DATASET EXTRACT
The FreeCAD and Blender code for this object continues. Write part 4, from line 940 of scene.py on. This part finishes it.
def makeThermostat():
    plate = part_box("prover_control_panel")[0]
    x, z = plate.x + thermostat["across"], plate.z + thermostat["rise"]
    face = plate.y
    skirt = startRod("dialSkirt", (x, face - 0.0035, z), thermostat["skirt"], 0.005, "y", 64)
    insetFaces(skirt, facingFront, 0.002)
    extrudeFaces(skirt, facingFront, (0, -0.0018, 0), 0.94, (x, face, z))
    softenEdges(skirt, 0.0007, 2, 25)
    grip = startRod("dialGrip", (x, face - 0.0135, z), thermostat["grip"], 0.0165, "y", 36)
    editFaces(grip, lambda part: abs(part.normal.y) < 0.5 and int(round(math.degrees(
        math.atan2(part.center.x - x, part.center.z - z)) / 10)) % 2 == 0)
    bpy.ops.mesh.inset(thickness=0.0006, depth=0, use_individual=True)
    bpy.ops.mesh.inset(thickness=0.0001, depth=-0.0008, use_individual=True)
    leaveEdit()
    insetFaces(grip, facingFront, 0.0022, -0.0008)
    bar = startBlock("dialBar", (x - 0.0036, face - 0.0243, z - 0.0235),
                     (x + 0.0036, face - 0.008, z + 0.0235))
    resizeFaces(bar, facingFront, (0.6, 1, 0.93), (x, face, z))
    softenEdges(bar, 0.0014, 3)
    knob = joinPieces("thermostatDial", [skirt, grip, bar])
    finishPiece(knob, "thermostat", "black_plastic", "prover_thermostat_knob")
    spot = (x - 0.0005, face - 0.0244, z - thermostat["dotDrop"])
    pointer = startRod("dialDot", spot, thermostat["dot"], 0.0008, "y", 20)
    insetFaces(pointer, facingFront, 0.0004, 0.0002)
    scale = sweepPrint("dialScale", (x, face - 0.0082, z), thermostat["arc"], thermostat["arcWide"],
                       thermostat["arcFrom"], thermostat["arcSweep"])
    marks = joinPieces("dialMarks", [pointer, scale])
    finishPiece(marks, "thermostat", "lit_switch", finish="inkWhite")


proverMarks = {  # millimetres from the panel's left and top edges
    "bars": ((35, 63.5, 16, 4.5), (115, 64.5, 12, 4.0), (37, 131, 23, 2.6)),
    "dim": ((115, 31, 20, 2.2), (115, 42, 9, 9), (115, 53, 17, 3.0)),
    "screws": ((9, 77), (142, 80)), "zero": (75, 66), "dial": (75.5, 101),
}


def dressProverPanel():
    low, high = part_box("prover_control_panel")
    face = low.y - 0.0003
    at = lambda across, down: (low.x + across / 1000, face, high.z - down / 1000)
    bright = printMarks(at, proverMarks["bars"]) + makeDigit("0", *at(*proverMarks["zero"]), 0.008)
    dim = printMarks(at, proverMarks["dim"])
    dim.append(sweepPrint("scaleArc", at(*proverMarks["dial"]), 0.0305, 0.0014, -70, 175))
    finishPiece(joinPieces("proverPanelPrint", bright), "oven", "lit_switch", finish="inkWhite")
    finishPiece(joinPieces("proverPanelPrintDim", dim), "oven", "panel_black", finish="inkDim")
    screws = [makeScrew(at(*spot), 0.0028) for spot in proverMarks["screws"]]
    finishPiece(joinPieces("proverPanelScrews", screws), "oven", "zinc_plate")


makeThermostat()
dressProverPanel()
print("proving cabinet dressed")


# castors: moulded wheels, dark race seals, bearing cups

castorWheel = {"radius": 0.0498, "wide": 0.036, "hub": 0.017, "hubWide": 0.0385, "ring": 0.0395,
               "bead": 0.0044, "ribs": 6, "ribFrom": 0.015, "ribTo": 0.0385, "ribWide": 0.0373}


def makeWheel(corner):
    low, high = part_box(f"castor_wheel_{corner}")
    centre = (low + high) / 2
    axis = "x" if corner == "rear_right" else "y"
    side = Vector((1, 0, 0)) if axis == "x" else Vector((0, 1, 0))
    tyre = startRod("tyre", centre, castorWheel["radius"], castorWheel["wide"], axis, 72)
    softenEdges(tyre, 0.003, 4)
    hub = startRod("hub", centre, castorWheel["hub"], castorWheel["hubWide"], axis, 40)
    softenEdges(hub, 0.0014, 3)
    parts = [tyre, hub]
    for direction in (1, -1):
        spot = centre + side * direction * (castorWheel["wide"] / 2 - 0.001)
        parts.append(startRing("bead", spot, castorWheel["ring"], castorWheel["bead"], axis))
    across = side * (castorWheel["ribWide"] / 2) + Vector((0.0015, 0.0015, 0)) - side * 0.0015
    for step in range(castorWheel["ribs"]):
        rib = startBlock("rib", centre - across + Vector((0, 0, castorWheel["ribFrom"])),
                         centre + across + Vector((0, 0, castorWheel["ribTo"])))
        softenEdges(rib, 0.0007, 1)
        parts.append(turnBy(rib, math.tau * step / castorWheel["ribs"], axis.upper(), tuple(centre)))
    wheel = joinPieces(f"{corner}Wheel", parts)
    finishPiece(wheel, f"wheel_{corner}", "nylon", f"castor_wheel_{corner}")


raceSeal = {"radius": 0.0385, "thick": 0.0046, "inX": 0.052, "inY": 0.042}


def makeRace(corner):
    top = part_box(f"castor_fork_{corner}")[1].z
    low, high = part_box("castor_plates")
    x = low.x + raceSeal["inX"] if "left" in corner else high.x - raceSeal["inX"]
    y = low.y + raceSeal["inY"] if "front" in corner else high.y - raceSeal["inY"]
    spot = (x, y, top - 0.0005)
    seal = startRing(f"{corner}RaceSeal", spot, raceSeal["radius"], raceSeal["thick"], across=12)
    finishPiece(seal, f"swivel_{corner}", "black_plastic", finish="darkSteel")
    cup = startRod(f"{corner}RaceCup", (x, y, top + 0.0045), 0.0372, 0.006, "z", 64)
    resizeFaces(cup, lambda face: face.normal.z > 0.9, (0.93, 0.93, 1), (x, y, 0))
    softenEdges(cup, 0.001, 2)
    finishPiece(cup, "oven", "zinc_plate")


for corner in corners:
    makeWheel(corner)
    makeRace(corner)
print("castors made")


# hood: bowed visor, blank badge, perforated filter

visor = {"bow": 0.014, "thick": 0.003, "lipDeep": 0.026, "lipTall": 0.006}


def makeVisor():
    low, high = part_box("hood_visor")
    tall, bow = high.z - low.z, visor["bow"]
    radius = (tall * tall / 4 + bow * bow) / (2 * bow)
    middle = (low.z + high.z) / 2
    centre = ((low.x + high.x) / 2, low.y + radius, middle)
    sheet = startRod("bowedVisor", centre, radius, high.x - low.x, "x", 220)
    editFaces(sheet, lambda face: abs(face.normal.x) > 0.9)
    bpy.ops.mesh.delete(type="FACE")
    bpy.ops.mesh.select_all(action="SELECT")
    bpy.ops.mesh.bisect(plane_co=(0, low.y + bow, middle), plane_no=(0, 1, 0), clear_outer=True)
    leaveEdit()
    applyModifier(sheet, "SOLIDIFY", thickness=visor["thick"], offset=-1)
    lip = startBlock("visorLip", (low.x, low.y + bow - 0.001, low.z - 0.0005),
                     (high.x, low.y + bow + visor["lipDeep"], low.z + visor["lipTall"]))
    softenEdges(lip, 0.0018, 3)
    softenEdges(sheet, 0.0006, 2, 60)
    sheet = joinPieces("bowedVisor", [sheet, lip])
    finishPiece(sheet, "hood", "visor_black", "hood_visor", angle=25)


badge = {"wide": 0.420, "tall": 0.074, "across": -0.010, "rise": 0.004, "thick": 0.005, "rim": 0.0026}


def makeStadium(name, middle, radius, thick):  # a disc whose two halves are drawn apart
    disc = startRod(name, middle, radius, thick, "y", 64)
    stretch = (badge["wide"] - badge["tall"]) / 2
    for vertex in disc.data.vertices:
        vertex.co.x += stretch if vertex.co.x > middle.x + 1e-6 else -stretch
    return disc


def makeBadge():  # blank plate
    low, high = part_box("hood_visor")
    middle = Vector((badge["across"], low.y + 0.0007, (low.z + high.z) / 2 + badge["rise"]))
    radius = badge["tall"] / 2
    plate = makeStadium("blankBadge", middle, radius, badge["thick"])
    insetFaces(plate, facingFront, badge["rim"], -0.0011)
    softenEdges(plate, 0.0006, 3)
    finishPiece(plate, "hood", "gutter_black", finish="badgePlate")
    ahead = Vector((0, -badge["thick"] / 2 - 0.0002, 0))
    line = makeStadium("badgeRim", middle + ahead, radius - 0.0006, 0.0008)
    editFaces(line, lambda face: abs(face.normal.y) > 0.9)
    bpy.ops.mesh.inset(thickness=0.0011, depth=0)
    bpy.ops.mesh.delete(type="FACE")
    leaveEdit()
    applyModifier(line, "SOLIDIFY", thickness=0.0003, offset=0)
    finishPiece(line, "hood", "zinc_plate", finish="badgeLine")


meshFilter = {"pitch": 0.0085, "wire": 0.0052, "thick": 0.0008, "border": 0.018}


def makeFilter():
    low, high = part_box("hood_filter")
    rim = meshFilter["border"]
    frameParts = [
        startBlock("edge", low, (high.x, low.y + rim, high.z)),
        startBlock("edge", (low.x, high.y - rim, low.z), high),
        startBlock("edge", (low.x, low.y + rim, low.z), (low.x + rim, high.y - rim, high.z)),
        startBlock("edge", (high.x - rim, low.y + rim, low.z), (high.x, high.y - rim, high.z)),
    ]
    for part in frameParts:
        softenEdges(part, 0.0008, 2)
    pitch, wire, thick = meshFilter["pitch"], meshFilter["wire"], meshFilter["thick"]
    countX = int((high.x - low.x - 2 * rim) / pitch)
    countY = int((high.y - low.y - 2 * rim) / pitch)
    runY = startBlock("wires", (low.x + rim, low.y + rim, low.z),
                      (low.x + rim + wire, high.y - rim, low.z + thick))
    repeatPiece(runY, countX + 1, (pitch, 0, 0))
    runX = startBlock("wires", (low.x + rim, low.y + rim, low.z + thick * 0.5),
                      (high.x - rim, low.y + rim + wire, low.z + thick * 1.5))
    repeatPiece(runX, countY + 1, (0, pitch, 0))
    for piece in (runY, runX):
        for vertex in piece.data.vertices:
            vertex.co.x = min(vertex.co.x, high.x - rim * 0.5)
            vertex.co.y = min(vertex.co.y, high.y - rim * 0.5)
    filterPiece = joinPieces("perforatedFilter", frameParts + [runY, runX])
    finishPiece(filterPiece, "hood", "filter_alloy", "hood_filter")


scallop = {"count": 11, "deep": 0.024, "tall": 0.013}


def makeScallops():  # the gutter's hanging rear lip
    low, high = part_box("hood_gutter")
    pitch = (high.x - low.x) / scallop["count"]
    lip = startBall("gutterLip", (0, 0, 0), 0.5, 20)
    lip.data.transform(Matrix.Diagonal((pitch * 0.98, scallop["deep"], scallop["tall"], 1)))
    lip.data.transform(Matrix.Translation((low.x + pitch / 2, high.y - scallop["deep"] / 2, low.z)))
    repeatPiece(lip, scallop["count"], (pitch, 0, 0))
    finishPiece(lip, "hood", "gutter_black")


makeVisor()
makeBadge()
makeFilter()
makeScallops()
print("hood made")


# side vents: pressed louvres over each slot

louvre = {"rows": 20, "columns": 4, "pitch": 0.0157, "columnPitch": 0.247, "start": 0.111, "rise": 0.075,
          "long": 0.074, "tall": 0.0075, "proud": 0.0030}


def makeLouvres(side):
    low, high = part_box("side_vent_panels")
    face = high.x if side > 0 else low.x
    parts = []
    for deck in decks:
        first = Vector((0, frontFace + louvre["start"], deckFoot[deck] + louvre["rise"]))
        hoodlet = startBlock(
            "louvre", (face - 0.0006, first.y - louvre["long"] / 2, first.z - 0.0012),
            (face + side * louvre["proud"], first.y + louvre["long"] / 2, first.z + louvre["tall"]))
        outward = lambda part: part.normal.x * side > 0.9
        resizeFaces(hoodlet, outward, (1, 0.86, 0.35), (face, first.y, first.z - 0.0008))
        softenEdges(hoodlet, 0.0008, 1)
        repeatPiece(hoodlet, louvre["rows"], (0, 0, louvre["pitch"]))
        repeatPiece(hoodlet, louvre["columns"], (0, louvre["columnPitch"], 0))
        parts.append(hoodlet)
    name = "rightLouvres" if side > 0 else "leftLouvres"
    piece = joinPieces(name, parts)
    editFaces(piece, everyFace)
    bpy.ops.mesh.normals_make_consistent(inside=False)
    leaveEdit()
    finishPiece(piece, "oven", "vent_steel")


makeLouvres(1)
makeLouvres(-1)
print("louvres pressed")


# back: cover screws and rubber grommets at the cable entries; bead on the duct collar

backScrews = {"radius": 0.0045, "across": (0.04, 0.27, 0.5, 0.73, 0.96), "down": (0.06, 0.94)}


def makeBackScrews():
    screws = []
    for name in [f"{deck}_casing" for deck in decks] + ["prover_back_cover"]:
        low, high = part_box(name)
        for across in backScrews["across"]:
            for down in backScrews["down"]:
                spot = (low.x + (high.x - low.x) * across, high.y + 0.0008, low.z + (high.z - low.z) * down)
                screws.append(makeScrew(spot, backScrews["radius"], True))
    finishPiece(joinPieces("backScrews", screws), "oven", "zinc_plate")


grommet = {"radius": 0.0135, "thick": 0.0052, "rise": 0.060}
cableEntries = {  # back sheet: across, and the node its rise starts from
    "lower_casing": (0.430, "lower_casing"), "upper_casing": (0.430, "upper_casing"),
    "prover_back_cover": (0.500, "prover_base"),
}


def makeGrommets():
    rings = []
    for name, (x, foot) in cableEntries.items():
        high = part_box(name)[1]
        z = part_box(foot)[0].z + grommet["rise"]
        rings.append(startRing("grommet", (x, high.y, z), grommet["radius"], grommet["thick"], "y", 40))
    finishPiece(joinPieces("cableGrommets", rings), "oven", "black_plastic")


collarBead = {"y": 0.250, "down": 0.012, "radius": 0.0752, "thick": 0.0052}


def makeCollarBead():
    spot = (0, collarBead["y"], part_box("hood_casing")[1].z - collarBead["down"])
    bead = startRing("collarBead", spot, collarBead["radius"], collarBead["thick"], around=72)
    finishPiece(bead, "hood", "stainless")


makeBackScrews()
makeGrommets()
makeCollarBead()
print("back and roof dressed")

...

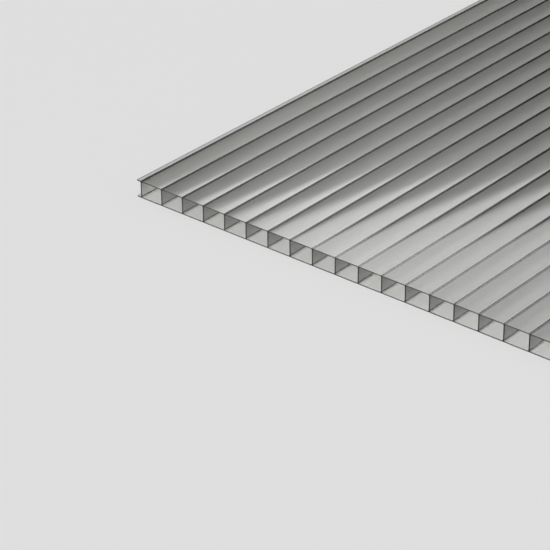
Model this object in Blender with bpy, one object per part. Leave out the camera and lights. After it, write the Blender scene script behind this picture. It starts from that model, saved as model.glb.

WORK REQUIRED
Scan the lines for the string "this". Pick out every line that has it.

RESPONSE TO THE TASK
The FreeCAD and Blender code for this object continues. Write part 4, from line 940 of scene.py on. This part finishes it.
Model this object in Blender with bpy, one object per part. Leave out the camera and lights. After it, write the Blender scene script behind this picture. It starts from that model, saved as model.glb.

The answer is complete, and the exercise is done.